Article 11. Protection du droit syndical. Dans son dernier commentaire, ayant pris note des informations statistiques sur la création de nouvelles organisations syndicales, ainsi que de la mise à jour d’organisations syndicales existantes, la commission avait rappelé que les droits des organisations d’employeurs et de travailleurs, garantis par la convention, n’ont de sens que si les libertés fondamentales, le droit à la protection contre les arrestations et les détentions arbitraires ainsi que le droit à un procès équitable par un tribunal indépendant et impartial, sont respectés. Rappelant également que l’article 11 de la convention fait référence à la nécessité de prendre toutes les mesures nécessaires et appropriées en vue d’assurer aux travailleurs et aux employeurs le libre exercice du droit syndical, la commission avait prié le gouvernement de fournir des informations sur les initiatives visant à garantir l’exercice de ce droit aux travailleurs et aux employeurs, et de rendre compte des résultats obtenus à cet égard. La commission prend note de l’indication du gouvernement qu’il continue de promouvoir des initiatives en faveur du droit syndical, il dispose de politiques visant à promouvoir et à encourager la syndicalisation et que, entre 2018 et le premier trimestre de 2023, 156 nouvelles organisations syndicales ont été créées, qui comptent 5 586 travailleurs affiliés, et 4 992 organisations syndicales ont été mises à jour, qui comptent 352 454 travailleurs affiliés.

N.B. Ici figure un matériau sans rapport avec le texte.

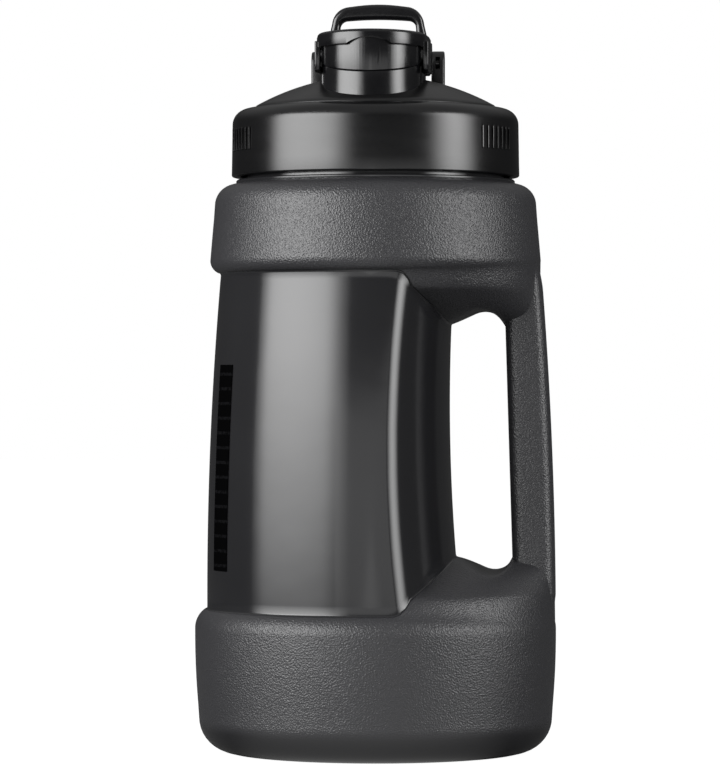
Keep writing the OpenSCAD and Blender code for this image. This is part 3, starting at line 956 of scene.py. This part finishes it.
class JUG_OT_loop(bpy.types.Operator):
    """Folding carry loop with its eyes and trunnions"""
    bl_idname = "jug.loop"
    bl_label = "Carry loop"

    def execute(self, context):
        y, z = LOOP_HINGE
        depth = context.scene.jug_sizes.loop_depth / MM
        outer = [(LOOP_FOOT, z), (LOOP_FOOT, z + 5), (19.2, 270.5)] + arc(10.6, 277, 7, 5, 84, 12)
        outer += [(x, LOOP_TOP - 0.9 * (x / 10.6) ** 2) for x in (8, 5, 2.5)]
        inner = [(x, LOOP_UNDERSIDE - 0.5 * (x / 11.6) ** 2) for x in (2.5, 6, 9)]
        inner += arc(11.6, 275.8, 3, 88, 4, 8) + [(LOOP_FOOT - LOOP_LEG, z)]
        outline = outer + [(0, LOOP_TOP)] + [(-x, h) for x, h in outer[::-1]]
        outline += [(-x, h) for x, h in inner[::-1]] + [(0, LOOP_UNDERSIDE)] + inner
        bm = prism(outline, "y", y - depth / 2, depth)
        soften(bm, 1.4, 5, 60, lambda e: abs(e.verts[0].co.y - e.verts[1].co.y) < 0.1
               and max(v.co.z for v in e.verts) > z + 0.5)
        for side in (-1, 1):
            eye = rod(LOOP_HINGE, 5, "x", LOOP_FOOT - LOOP_LEG if side > 0 else -LOOP_FOOT, LOOP_LEG)
            soften(eye, 0.8, 3, 60)
            pin = rod(LOOP_HINGE, TRUNNION, "x", 18 if side > 0 else -25.2, 7.2, 40)
            soften(pin, 0.4, 2, 60)
            join(bm, eye, pin)
        finish(bm, "folding_loop", "loop",
               cap_plastic(context.scene.jug_finish, "gloss_loop", 0.14), "carry_loop")
        return {"FINISHED"}


# ---------------------------------------------------------------- stage

def softbox(name, power, azimuth, half_angle, low, high, glow):
    """An upright rectangular light that faces the jug; azimuth 0 is the camera's side."""
    turn = math.radians(azimuth)
    data = bpy.data.lights.new(name, "AREA")
    data.shape = "RECTANGLE"
    data.size = 2 * LIGHT_DISTANCE * math.tan(math.radians(half_angle))
    data.size_y = high - low
    data.energy = power
    data.use_nodes = True
    nodes = Nodes(data.node_tree, "Emission", "Object")
    spot = nodes.add("ShaderNodeNewGeometry", output="Parametric")
    across = nodes.add("ShaderNodeSeparateXYZ", None, {"Vector": spot}, output="X")
    up = nodes.add("ShaderNodeSeparateXYZ", None, {"Vector": spot}, output="Y")
    nodes.link("Strength", glow(nodes, across, up))
    lamp = bpy.data.objects.new(name, data)
    lamp.location = (LIGHT_DISTANCE * math.sin(turn), -LIGHT_DISTANCE * math.cos(turn),
                     (low + high) / 2)
    lamp.rotation_euler = (math.radians(90), 0, turn)
    lamp.visible_camera = False
    bpy.context.scene.collection.objects.link(lamp)


def left_glow(nodes, across, up):
    """Brightest near its middle, fading to both sides and towards the floor."""
    off = across - 0.48
    edge = nodes.ramp(across, 0.72, 1, 1, 0.2) * nodes.ramp(across, 0, 0.2, 0.3, 1)
    return (1 - off * off * 2.2) * edge * nodes.ramp(up, 0, 0.36, 0.26, 1.2, "LINEAR")


def front_glow(nodes, across, up):
    """Even, fading near the top."""
    return nodes.ramp(up, 0.72, 1, 1, 0)


def right_glow(nodes, across, up):
    """Fading to both sides, and a little towards the floor."""
    bell = across * (1 - across) * 4
    return bell * bell * nodes.ramp(up, 0, 0.36, 0.62, 1.15, "LINEAR")


def studio_world():
    """White where the camera looks at it, and dim in the jug's reflections."""
    world = bpy.data.worlds.new("studio")
    world.use_nodes = True
    nodes = Nodes(world.node_tree, "Background", "Generated")
    depth = nodes.add("ShaderNodeSeparateXYZ", None, {"Vector": nodes.place}, output="Y")
    above = nodes.add("ShaderNodeSeparateXYZ", None, {"Vector": nodes.place}, output="Z")
    level = nodes.ramp(depth, 0.2, 0.85, 0.1, 0.04) + nodes.ramp(above, 0.15, 0.8, 0, 0.35)
    seen = nodes.add("ShaderNodeLightPath", output="Is Camera Ray")
    nodes.link("Strength", level * (1 - seen) + seen)
    nodes.shader.inputs["Color"].default_value = (1, 1, 1, 1)
    bpy.context.scene.world = world


class JUG_OT_stage(bpy.types.Operator):
    """Pale floor, soft lights and the camera"""
    bl_idname = "jug.stage"
    bl_label = "Stage"

    def execute(self, context):
        scene = context.scene
        studio = scene.jug_studio
        scene.view_settings.view_transform = "Standard"
        bm = bmesh.new()
        bmesh.ops.create_grid(bm, x_segments=1, y_segments=1, size=6)
        mesh = bpy.data.meshes.new("floor")
        bm.to_mesh(mesh)
        bm.free()
        floor = bpy.data.objects.new("floor", mesh)
        scene.collection.objects.link(floor)
        f = Finish("pale_floor")
        ahead = f.add("ShaderNodeSeparateXYZ", None, {"Vector": f.place}, output="Y")
        aside = f.add("ShaderNodeSeparateXYZ", None, {"Vector": f.place}, output="X")
        spread = f.ramp(aside * aside, 0.002, 0.02, 0.7, 0)
        seen = f.add("ShaderNodeLightPath", output="Is Camera Ray")
        glow = f.ramp(ahead, -0.08, -0.03, 1, 0) * spread
        f.link("Emission Color", f.mix_color(glow * (1 - seen) + seen, (0, 0, 0), (1, 1, 1)))
        mesh.materials.append(f.done({"Base Color": (*studio.floor_color, 1), "Roughness": 0.9,
                                      "Specular IOR Level": 0.1, "Emission Strength": 0.97}))
        floor.visible_diffuse = False
        softbox("left_light", studio.left_power, -51, 35.5, 0, 0.7, left_glow)
        softbox("right_light", studio.right_power, 67, 24, 0, 0.7, right_glow)
        softbox("front_light", studio.front_power, 10, 33, 0, 0.25, front_glow)
        studio_world()
        data = bpy.data.cameras.new("camera")
        data.sensor_width = 36
        data.lens = CAMERA_LENS
        camera = bpy.data.objects.new("camera", data)
        turn = math.radians(CAMERA_TURN)
        camera.location = (CAMERA_DISTANCE * math.sin(turn), -CAMERA_DISTANCE * math.cos(turn),
                           CAMERA_HEIGHT)
        camera.rotation_euler = (math.radians(90), 0,
                                 turn + math.atan(CAMERA_SHIFT / CAMERA_DISTANCE))
        scene.collection.objects.link(camera)
        scene.camera = camera
        return {"FINISHED"}


class JUG_PT_panel(bpy.types.Panel):
    """Sizes, finish and pieces of the jug"""
    bl_idname = "JUG_PT_panel"
    bl_label = "Drinking Jug"
    bl_space_type = "VIEW_3D"
    bl_region_type = "UI"
    bl_category = "Jug"

    def draw(self, context):
        for settings in (context.scene.jug_sizes, context.scene.jug_finish, context.scene.jug_studio):
            box = self.layout.box()
            for key in settings.__annotations__:
                box.prop(settings, key)
        for operator in OPERATORS:
            self.layout.operator(operator.bl_idname)


GROUPS = {"jug_sizes": JugSizes, "jug_finish": JugFinish, "jug_studio": JugStudio}
OPERATORS = (JUG_OT_body, JUG_OT_volume_strip, JUG_OT_collar, JUG_OT_dome, JUG_OT_gasket,
             JUG_OT_spout, JUG_OT_cap, JUG_OT_plug, JUG_OT_pin, JUG_OT_loop, JUG_OT_stage)


def register():
    for cls in (*GROUPS.values(), *OPERATORS, JUG_PT_panel):
        bpy.utils.register_class(cls)
    for name, group in GROUPS.items():
        setattr(bpy.types.Scene, name, PointerProperty(type=group))


def unregister():
    for name in GROUPS:
        delattr(bpy.types.Scene, name)
    for cls in reversed((*GROUPS.values(), *OPERATORS, JUG_PT_panel)):
        bpy.utils.unregister_class(cls)


def main():
    register()
    for piece in ("body", "volume_strip", "collar", "dome", "gasket", "spout", "cap", "plug", "pin",
                  "loop", "stage"):
        getattr(bpy.ops.jug, piece)()


if __name__ == "__main__":
    main()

Tout en prenant note des informations fournies par le gouvernement, la commission rappelle à nouveau que les droits des organisations d’employeurs et de travailleurs, garantis par la convention, n’ont de sens que si les libertés fondamentales, le droit à la protection contre les arrestations et les détentions arbitraires ainsi que le droit à un procès équitable par un tribunal indépendant et impartial, sont respectés. La commission prie donc à nouveau le gouvernement, à la lumière de ce qui précède et en tenant compte des recommandations formulées par la Commission de la Conférence, de fournir des informations détaillées sur les initiatives visant à garantir le libre exercice du droit syndical tant aux travailleurs qu’aux employeurs.